The other bands on the tour are also definitely worth checking out. Chimaira from the Cleveland area is a tremendously gloomy, dark band with the message of life's tragedy pressed into every word. Song titles "This Present Darkness" and "Painting the White to Grey" give a good idea of their material. Great merchandise. CD out in October on Roadrunner, upcoming tour with Nonpoint, Darwin's Waiting Room, and Reveille at the end of August. 40 below summer from NJ/NY has a charismatic singer, Max Illidge, who is a very down-to-earth artist doing some interesting things with his voice - brings it right to the edge, almost screaming but actually more like a stressed out mechanized cry a la Sisters of Mercy. He does a great job of capturing the pressure and downside of life in the NJ/NY metro area. Currently their bassist is Steve Schalk of VBS, who is filling in - I might add incredibly naturally - while regular bassist Hector Graziani recovers from surgery after injuring his knee during a recent performance. On the trivia front, Max was the little kid in the Talking Heads' video of "Burning Down the House." Their CD was produced by the same GGGarth who did Boy Hits Car, and is in stores September 11. Ill Nino also from NJ/NY boast an all-Latino lineup but actually I think you could close your eyes and listen to them and not really need to know that.

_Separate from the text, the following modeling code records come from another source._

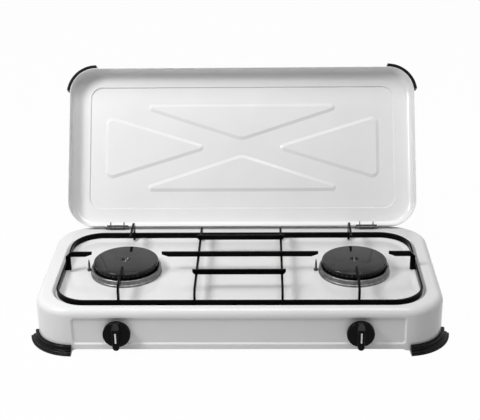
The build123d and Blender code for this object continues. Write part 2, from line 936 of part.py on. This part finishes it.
with BuildPart() as hose_nozzle:
    collar = pipe_radius + fit_gap
    spigot_start = body_rear + nozzle_flange_width
    barbs = []
    for n in range(barb_count):
        foot_y = spigot_start + barb_start + n * barb_pitch
        barbs += [
            (foot_y, nozzle_spigot),
            (foot_y, nozzle_spigot + barb_height),
            (foot_y + barb_pitch - barb_land, nozzle_spigot),
        ]
    with BuildSketch(sideways(pipe_run_x, 0, pipe_height)):
        with BuildLine():
            Polyline(
                (pipe_end_y - nozzle_collar, collar),
                (pipe_end_y - nozzle_collar, nozzle_radius),
                (body_rear, nozzle_radius),
                (body_rear, nozzle_flange),
                (spigot_start, nozzle_flange),
                (spigot_start, nozzle_spigot),
                *barbs,
                (body_rear + nozzle_reach, nozzle_spigot),
                (body_rear + nozzle_reach, nozzle_bore),
                (pipe_end_y + fit_gap, nozzle_bore),
                (pipe_end_y + fit_gap, collar),
                close=True,
            )
        make_face()
    revolve(axis=Axis((pipe_run_x, 0, pipe_height), (0, 1, 0)))
save(hose_nozzle, "hose_nozzle")

with BuildPart() as nozzle_nut:
    with BuildSketch(upright(pipe_run_x, body_rear - sheet, pipe_height)):
        RegularPolygon(nozzle_flange + nozzle_nut_rim, 6)
        Circle(nozzle_radius + fit_gap, mode=Mode.SUBTRACT)
    extrude(amount=nozzle_nut_height)
save(nozzle_nut, "nozzle_nut")

# ---------------------------------------------------------------- knobs and stems

knob_back = -panel_face - knob_gap
knob_front = knob_back - knob_disc
grip_face = knob_front - grip_reach
collar_back = panel_inside + collar_setback
seat_front = collar_back + seat_gap
seat_back = seat_front + seat_thickness
stem_front = knob_front - grip_reach / 2

for side, turn in SIDES.items():
    x = turn * burner_x
    grip_half = knob_radius - grip_end
    with BuildPart() as grip:
        with BuildSketch(sideways(x, 0, knob_height)):
            with BuildLine():
                Polyline(
                    (knob_front + grip_root, -grip_half),
                    (grip_face, -grip_half),
                    (grip_face, grip_low),
                    (knob_front, grip_half),
                    (knob_front + grip_root, grip_half),
                    close=True,
                )
            make_face()
        extrude(amount=grip_width / 2, both=True)
        with BuildSketch(upright(x, knob_front + grip_root, knob_height)):
            SlotOverall(2 * grip_half, grip_width, rotation=90)
        extrude(amount=grip_root + grip_reach, mode=Mode.INTERSECT)
        fillet(grip.faces().sort_by(Axis.Y)[0].edges(), grip_round)

    with BuildPart() as knob:
        with BuildSketch(upright(x, knob_back, knob_height)):
            Circle(knob_radius)
        extrude(amount=knob_disc, taper=knob_draft)
        fillet(knob.edges().group_by(Axis.Y)[0], disc_round)
        add(grip.part)
        # bore for the stem, and the groove of the mark
        with BuildSketch(upright(x, knob_back, knob_height)):
            Circle(stem_radius + fit_gap)
            with Locations((0, stem_radius - stem_flat / 2 + fit_gap)):
                Rectangle(2 * stem_radius, stem_flat, mode=Mode.SUBTRACT)
        extrude(amount=knob_back - stem_front + fit_gap, mode=Mode.SUBTRACT)
        mark_middle = (mark_top + mark_bottom) / 2
        with BuildSketch(upright(x, grip_face, knob_height + mark_middle)):
            SlotOverall(mark_top - mark_bottom, mark_width, rotation=90)
        extrude(amount=-mark_depth, mode=Mode.SUBTRACT)
    save(knob, f"knob_{side}")

    with BuildPart() as stem:
        stem_back = valve_front + valve_bore_depth - push_travel - push_spare
        flat_end = panel_inside - stem_round_end
        with BuildSketch(upright(x, stem_front, knob_height)):
            Circle(stem_radius)
            with Locations((0, stem_radius - stem_flat / 2)):
                Rectangle(2 * stem_radius, stem_flat, mode=Mode.SUBTRACT)
        extrude(amount=-(flat_end - stem_front))
        with BuildSketch(upright(x, flat_end, knob_height)):
            Circle(stem_radius)
        extrude(amount=-(stem_back - flat_end))
        with BuildSketch(upright(x, collar_back, knob_height)):
            Circle(collar_radius)
        extrude(amount=collar_thickness)
    save(stem, f"valve_stem_{side}")

    with BuildPart() as spring_seat:
        with BuildSketch(upright(x, seat_back, knob_height)):
            Circle(seat_radius)
            Circle(stem_radius + seat_gap, mode=Mode.SUBTRACT)
        extrude(amount=seat_thickness)
    save(spring_seat, f"spring_seat_{side}")

    spring_length = valve_front - seat_back - 2 * (spring_wire + spring_end)
    with BuildPart() as stem_spring:
        with BuildLine() as coil:
            Helix(
                pitch=spring_length / spring_turns,
                height=spring_length,
                radius=spring_radius,
                center=(x, burner_line + seat_back + spring_wire + spring_end, knob_height),
                direction=(0, 1, 0),
            )
        with BuildSketch(Plane(coil.wire() @ 0, z_dir=coil.wire() % 0)):
            RegularPolygon(spring_wire, 6)
        sweep(path=coil.wire(), is_frenet=True)
    save(stem_spring, f"stem_spring_{side}")

# ---------------------------------------------------------------- lid


def lid_triangles():
    """Each pressed triangle as the three circles that round its corners: x, y, radius."""
    base = field_width / 2 - wide_margin - wide_round
    edge = field_length / 2 - deep_margin - deep_round
    for turn in SIDES.values():
        yield (
            (turn * base, wide_half - wide_round, wide_round),
            (turn * base, wide_round - wide_half, wide_round),
            (turn * (wide_tip + tip_round), 0, tip_round),
        )
        yield (
            (deep_half - deep_round, turn * edge, deep_round),
            (deep_round - deep_half, turn * edge, deep_round),
            (0, turn * (deep_tip + blunt_round), blunt_round),
        )


def lid_form(inset):
    """The lid as a solid block in its open place, drawn in by inset all over."""
    border = lid_rim - lid_depth + inset
    field = border - field_step
    run = field_step * math.tan(math.radians(field_slope)) + wall_shift(inset, field_slope)
    grow = wall_shift(inset, emboss_slope)
    shrink = emboss * math.tan(math.radians(emboss_slope))
    with BuildPart() as form:
        with BuildSketch(lid_plane(lid_rim)):
            with Locations((0, lid_rear_edge + lid_length / 2)):
                RectangleRounded(lid_width - 2 * inset, lid_length - 2 * inset, lid_corner - inset)
        extrude(amount=-(lid_depth - inset))
        outside = form.faces().filter_by(lid_plane()).sort_by(Axis(pin_point, lid_facing))[0]
        fillet(outside.edges(), lid_round - inset)
        with BuildSketch(lid_plane(field)):
            with Locations((0, field_middle)):
                RectangleRounded(field_width - 2 * run, field_length - 2 * run, field_corner)
        extrude(amount=field_step, taper=-field_slope)
        # four triangles pressed back towards the inside
        for corners in lid_triangles():
            for height, spread in ((field, grow), (field + emboss, grow - shrink)):
                with BuildSketch(lid_plane(height)):
                    for x, y, radius in corners:
                        with Locations((x, field_middle + y)):
                            Circle(radius + spread)
                    make_hull()
            loft(ruled=True, mode=Mode.SUBTRACT)
    return form.part


with BuildPart() as lid_shell:
    add(lid_form(0))
    add(lid_form(lid_sheet), mode=Mode.SUBTRACT)
    # a notch in the rear wall for each hinge
    for turn in SIDES.values():
        with BuildSketch(lid_plane(lid_rim)):
            with Locations((turn * hinge_x, lid_rear_edge)):
                Rectangle(pin_length + 2 * pin_head + 2 * ear_gap, 4 * lid_sheet)
        extrude(amount=-(lid_rim + ear_radius + ear_notch_gap), mode=Mode.SUBTRACT)
save(lid_shell, "lid_shell")

bumper_radius = lid_corner + bumper_gap
for side, turn in SIDES.items():
    with BuildPart() as lid_bumper:
        with BuildSketch(lid_plane(lid_rim - bumper_setback)):
            with Locations((turn * (lid_width / 2 - lid_corner), lid_far_edge - lid_corner)):
                Circle(bumper_radius + bumper_thickness)
                Circle(bumper_radius, mode=Mode.SUBTRACT)
                size = 2 * (bumper_radius + bumper_thickness)
                inward = Align.MAX if turn > 0 else Align.MIN
                Rectangle(size, 2 * size, align=(inward, Align.CENTER), mode=Mode.SUBTRACT)
            with Locations((turn * (lid_width / 2 - lid_corner), lid_far_edge - lid_corner + bumper_start)):
                Rectangle(2 * size, size, align=(Align.CENTER, Align.MAX), mode=Mode.SUBTRACT)
        extrude(amount=-bumper_depth)
    save(lid_bumper, f"lid_bumper_{side}")

# ---------------------------------------------------------------- hinges

plate_inner = lid_rear_edge + lid_sheet
plate_top = lid_rim - ear_plate_drop

for side, turn in SIDES.items():
    x = turn * hinge_x
    with BuildPart() as hinge_knuckle:
        with BuildSketch(sideways(x, hinge_y, hinge_z)):
            Circle(knuckle_radius)
            web_y = knuckle_radius - leaf / 2
            web_drop = hinge_height + sheet + leaf
            with Locations((web_y, -web_drop / 2)):
                Rectangle(leaf, web_drop)
            with Locations((knuckle_radius - leaf_foot / 2, -web_drop + leaf / 2)):
                Rectangle(leaf_foot, leaf)
            Circle(pin_radius + fit_gap, mode=Mode.SUBTRACT)
        extrude(amount=knuckle_length / 2, both=True)
    save(hinge_knuckle, f"hinge_knuckle_{side}")

    with BuildPart() as hinge_pin:
        with BuildSketch(sideways(x, hinge_y, hinge_z)):
            Circle(pin_radius)
        extrude(amount=pin_length / 2, both=True)
        for way in SIDES.values():
            with BuildSketch(sideways(x + way * (pin_length / 2), hinge_y, hinge_z)):
                Circle(pin_head_radius)
            extrude(amount=way * pin_head)
    save(hinge_pin, f"hinge_pin_{side}")

    side_view = Plane(pin_point + Vector(x, 0, 0), x_dir=lid_up, z_dir=(1, 0, 0))
    with BuildPart() as hinge_ears:
        with BuildSketch(side_view):
            with Locations((plate_inner + ear_plate / 2, plate_top - ear_plate_depth / 2)):
                Rectangle(ear_plate, ear_plate_depth)
        extrude(amount=ear_plate_width / 2, both=True)
        # the knuckle's room between the ears
        with BuildSketch(side_view):
            Circle(knuckle_radius + ear_gap)
        extrude(amount=knuckle_length / 2 + ear_gap, both=True, mode=Mode.SUBTRACT)
        for way in SIDES.values():
            with BuildSketch(side_view.offset(way * ear_middle)):
                with Locations((ear_reach / 2, 0)):
                    SlotCenterToCenter(ear_reach, 2 * ear_radius)
            extrude(amount=ear_thickness / 2, both=True)
        with BuildSketch(side_view):
            Circle(pin_radius + pin_gap)
        extrude(amount=pin_length / 2, both=True, mode=Mode.SUBTRACT)
    save(hinge_ears, f"hinge_ears_{side}")
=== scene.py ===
# %% [markdown]
# # A two-burner camping stove, dressed for a studio render
#
# The stove is a low tray of pressed steel under white enamel, with two round burners,
# a black strip grate on top, two knobs in front and a tray-shaped lid that leans back.
# The solids come from CAD as a fixed frame: every node is already in place, in metres.
# Blender could be used to model them again, but then the hinges and the knobs would no
# longer agree with the motion model. So this lesson keeps the solids, gives each one a
# finish, and adds only what a CAD model leaves out.

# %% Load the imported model
import math

import bmesh
import bpy
from mathutils import Matrix, Vector


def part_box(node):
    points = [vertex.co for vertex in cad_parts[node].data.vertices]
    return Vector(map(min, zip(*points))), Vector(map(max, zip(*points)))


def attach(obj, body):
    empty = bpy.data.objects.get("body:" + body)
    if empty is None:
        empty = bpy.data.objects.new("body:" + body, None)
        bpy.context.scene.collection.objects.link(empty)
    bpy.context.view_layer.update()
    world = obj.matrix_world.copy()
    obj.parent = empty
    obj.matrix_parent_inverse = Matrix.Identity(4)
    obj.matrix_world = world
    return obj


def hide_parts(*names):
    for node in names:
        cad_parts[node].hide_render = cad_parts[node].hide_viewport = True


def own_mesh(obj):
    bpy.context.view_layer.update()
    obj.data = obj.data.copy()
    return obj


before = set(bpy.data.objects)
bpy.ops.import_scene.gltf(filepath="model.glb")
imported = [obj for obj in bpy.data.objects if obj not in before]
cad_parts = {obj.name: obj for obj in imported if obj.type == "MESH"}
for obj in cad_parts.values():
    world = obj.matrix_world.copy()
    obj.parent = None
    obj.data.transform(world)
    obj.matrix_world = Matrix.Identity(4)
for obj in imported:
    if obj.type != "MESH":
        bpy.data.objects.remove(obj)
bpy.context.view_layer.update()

print("CAD nodes:", len(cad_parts))

# %% [markdown]
# ## Places that the rest is measured from
#
# Typed-in positions go stale as soon as the CAD changes. The safer way is to read them
# from the nodes: the burners give the line that the camera and the lamps are set from,
# and the body's rim gives the height that the lamps are aimed at.

# %% Read the burner line and the rim's height
cap_low, cap_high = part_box("burner_cap_right")
burner_line = Vector((0, (cap_low.y + cap_high.y) / 2, 0))
rim_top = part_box("body_shell")[1].z
print("burner line at y = %.4f, rim at z = %.4f" % (burner_line.y, rim_top))

# %% [markdown]
# ## Camera
#
# A product like this is shot from in front and above with a long lens, so that the far
# edge of the body is hardly narrower than the near one. A camera can be aimed with a
# Track To constraint, but a constraint hides the numbers. Here the three axes of the
# camera are worked out from its pitch, yaw and roll, and set as one matrix.

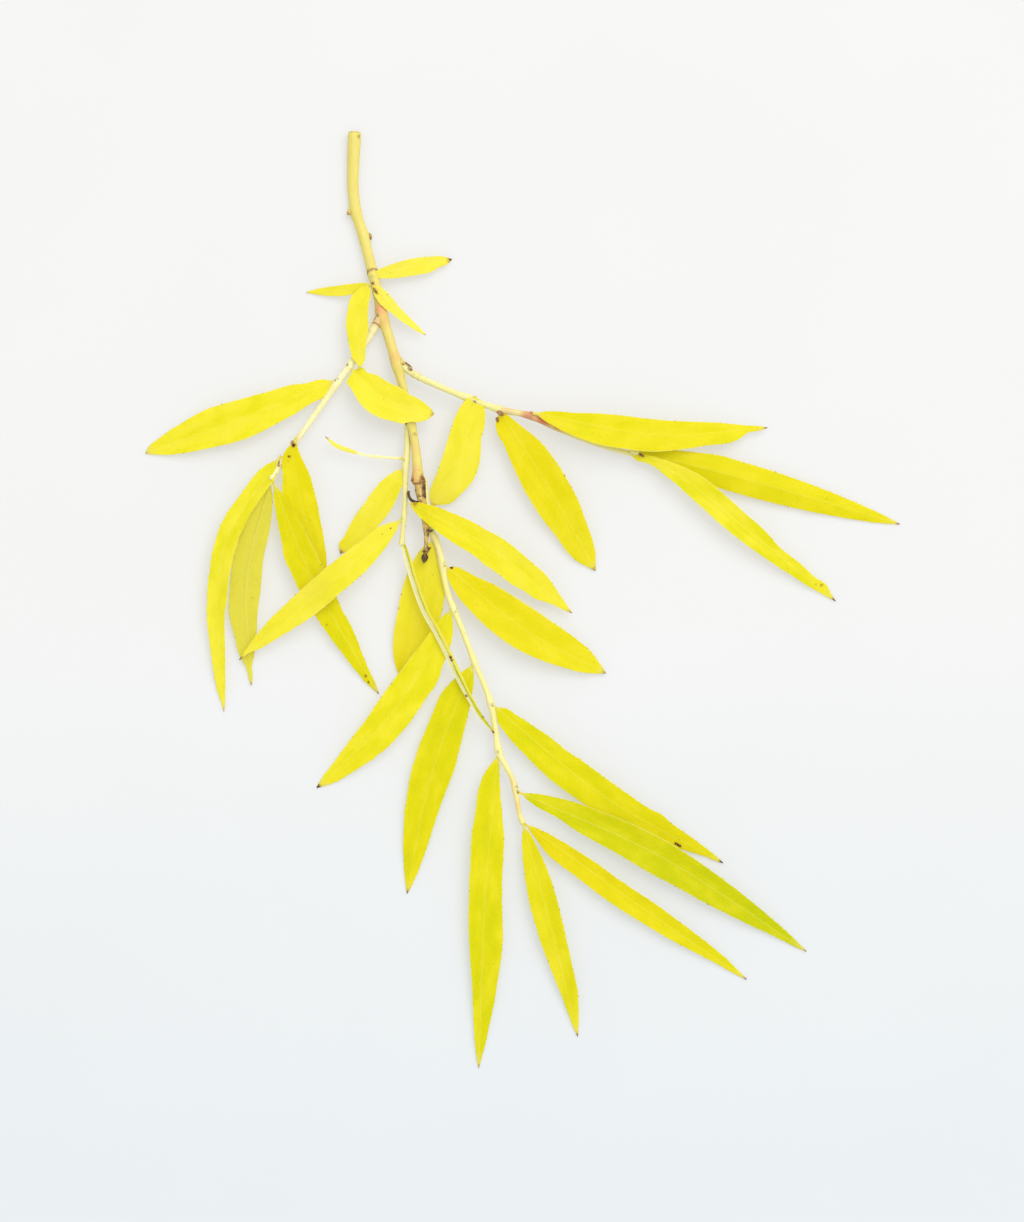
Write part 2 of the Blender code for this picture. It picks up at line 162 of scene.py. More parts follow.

I mean, how important is Latino identity going to be as a marketing tool, when you already have a band as musically adept as Ill Nino? Personally, I don't hear the Latin vibe at all in Ill Nino like I do in Puya. The chorus in "God Save Us" is almost as pretty as anything Depeche Mode ever did: "This is hard to believe/ I am not what you see/ All the pressure is breaking down on me/ I will take what is mine/ and wont waste any time/ Dont believe in what you want for me." I guess the question boils down to how important is it for Latino artists to identify with their heritage..by extension, is a female author a woman who writes or a writer who is a woman? African-American or American-African? CD out this Tuesday July 31.